Episode précédent : Le jour où ça a recommencé… ou Tentative d'un autoportrait #2

Je crois que c'est noël. Plusieurs fois. Ou alors : à chaque fois, cela devient Noël.
Parce que : c'est miraculeux.
Nous sommes chez un oncle, une tante, et leur fils un peu plus âgé que moi. Mon grand cousin préféré alors. L'oncle joue le magicien : il sait faire du cinéma dans une maison. Comme on sait faire du feu. Je ne sais pas encore que cette sensation disparaîtra, ni comment s'appelle cette machine, mais je reconnais un écran.
Il y a dû y avoir d'autres films.
Je ne me souviens que de King Kong.

Quand je reviendrai, chaque fois, j'appellerai Kong. Je ne crois pas y avoir sacrifié quoi que ce soit. Au contraire. Ce plaisir des retrouvailles. Et la fin, inéluctable : alors une foi naissante, chaque fois renforcée.
Peut-être que la toute première fois, le finale m'a semblé dans l'ordre des choses et comme un apaisement : j'étais terriblement impressionné. Puis petit à petit, retrouver le film dans cette double joie : celle de revivre les plaisirs déjà connus, et surtout celle des découvertes insoupçonnées jusqu'alors.
Peut-être que la toute première fois… Mais la dernière ! Et sans savoir encore que ce serait la dernière comme ça : là, je savais. Je savais que la fin serait une catastrophe irréparable. Dès que le film commence, je sais, et je sais que cela va arriver. Et je sais que tout sera perdu.
Tout sera perdu.
Dès que mon oncle commence à faire… je sais : mais j'ai la foi… Je ne vis pas cet instant dans l'attente de la catastrophe : je vis le film dans la possibilité d'un nouveau dénouement. Je suis avec.

Cette foi dans le cinéma, si littérale, m'est toujours précieuse à recouvrer. Carlito's Way de Brian de Palma repose, entre autre, là-dessus.
J'ai l'impression que j'étais si petit, au début. Totalement fasciné. Presque en dehors même de toute émotion ou de toute compréhension particulière. Fas-ciné. De la peur, c'est sûr, au tout début. Et les dinosaures. Cela envoûte souvent l'enfance, les dinosaures. Les monstres. La beauté. Et c'est déjà trop dire.
Ce n'est que bien après, pourtant, que je pleurerai, vraiment, en voyant ce film : quand Kong est enchaîné, quand Kong chute.
Ce n'est que bien après aussi que j'y retrouverai une belle et une bête, et même plus directement, une forte proposition sexuelle.

Je n'ai aucune nostalgie.

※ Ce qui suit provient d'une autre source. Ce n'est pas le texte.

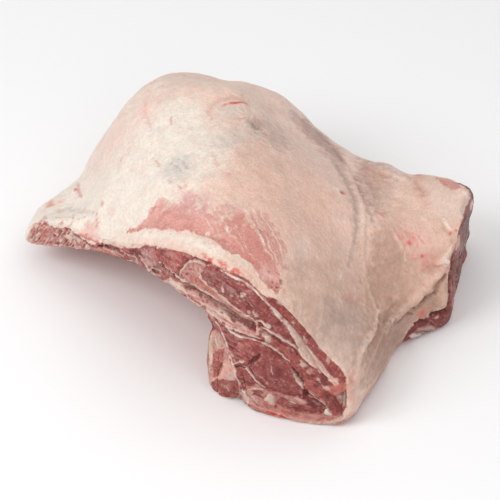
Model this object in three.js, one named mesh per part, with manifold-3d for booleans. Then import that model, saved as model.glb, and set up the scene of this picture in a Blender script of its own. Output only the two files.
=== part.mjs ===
// A raw lamb forequarter roast, bone in, lying on its sawn side with the fat side up.
// Millimetres, +Z up. +X runs from the breast to the back along the cut face, +Y from the cut face
// towards the neck. The origin is under the middle of the roast, on the surface it lies on.

import * as THREE from "three";
import { mergeVertices } from "three/addons/utils/BufferGeometryUtils.js";
import Module from "manifold-3d";

const wasm = await Module();
wasm.setup();

// ---- driving sizes -------------------------------------------------------------------------------
// Until the last step, places are measured from the lower back corner of the cut face. Every list of
// places or heights is evenly spaced along its edge, and a smooth curve runs through it.

// Cut face, seen from above: a chord that stands out in front of the straight line across it.
const CUT_BULGE = 25;
const CUT_BULGE_AT = 0.7; // share of the way from the breast to the back where it stands out most

// Breast edge and back edge, from the cut face to the shoulder. The neck cut ends the back edge.
const BREAST_EDGE = {
  x: [-247, -257, -261, -259, -261, -261, -248],
  y: [0, 20, 42, 64, 86, 110, 138],
};
const BACK_EDGE = {
  x: [4, 3, -1, -6, -10, -4, 4, -5, -12, -18, -22],
  y: [0, 17, 37, 59, 77, 96, 114, 132, 149, 167, 184],
};

// Shoulder edge, from the breast to the far side of the neck.
const SHOULDER_EDGE = {
  x: [-248, -228, -197, -164, -134, -107, -81, -53, -22],
  y: [138, 169, 184, 188, 187, 187, 190, 194, 184],
};

// Height of the fat side above the table, from the breast edge to the back edge.
const FAT_SIDE = {
  cutFace: [33, 53, 53, 69, 88, 102, 102, 85, 52],
  behindTheCut: [29, 42, 81, 98, 108, 110, 106, 86, 52],
  arm: [33, 77, 103, 109, 112, 107, 94, 73, 46],
  shoulder: [50, 93, 108, 107, 100, 87, 74, 64, 56],
  shoulderPoint: [55, 86, 85, 86, 74, 63, 61, 63, 68],
  rim: [55, 79, 77, 80, 68, 63, 61, 66, 70],
};
const RIM_ROLL_FROM = 0.78; // share of the way to the shoulder edge where the fat side rolls under
const RIM_ROLL_POWER = 2.4;

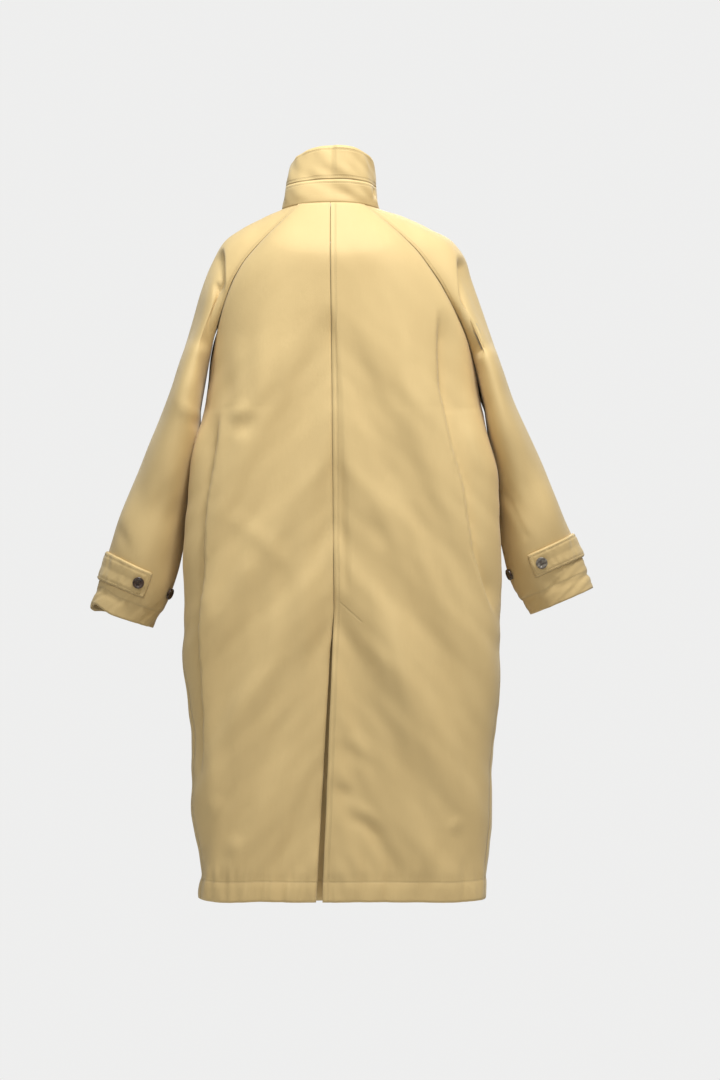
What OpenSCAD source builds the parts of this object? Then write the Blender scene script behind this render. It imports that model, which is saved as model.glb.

Sur MOIJE. Je ne vois pas, aujourd'hui, les films qui ont marqué mon enfance ou mon adolescence, avec le besoin de raviver les sensations d'alors, avec la crainte de les bafouer quand le film, décidément, ne tient pas la route. Cela arrive…
Quand je reverrai King Kong au cinéma, comme il y a quelques années, je le verrai tel que je suis aujourd'hui. Je n'ai pas besoin de lui pour me rappeler mon enfance.
Je recommence.
Mon enfance n'est pas à rappeler. Elle est là. Sa place est préservée. Je peux raconter son histoire, ses rôles, ou ses jeux, ce que tu veux. Mais son vivre, je ne l'ai pas encore enseveli. Et c'est sans doute au cinéma que je le dois : pas à ses histoires, ni à ses rôles, mais à son vivre, oui, ce que je ressens de son essence. Alors je peux être adulte, vraiment je crois, en même temps, sans crainte profonde. Je peux bien mettre tous les masques qu'il convient : je n'ai encore renoncé à rien. Mon enfance n'est pas morte. Et surtout…
Kong n'est pas mort non plus.

PS : il y a une part de nostalgie, ailleurs, dans le fait de revoir ces films, ou d'écrire ici. Hors cinéma. Hors ce que j'y puise…Les films me rappellent les autres. Surtout les grands, quand j'étais enfant. Comme ils étaient avec l'enfant. Entre grands, ce n'est plus tout à fait pareil, il me semble. A tort ou/et à raison… J'aimerai toujours cet oncle.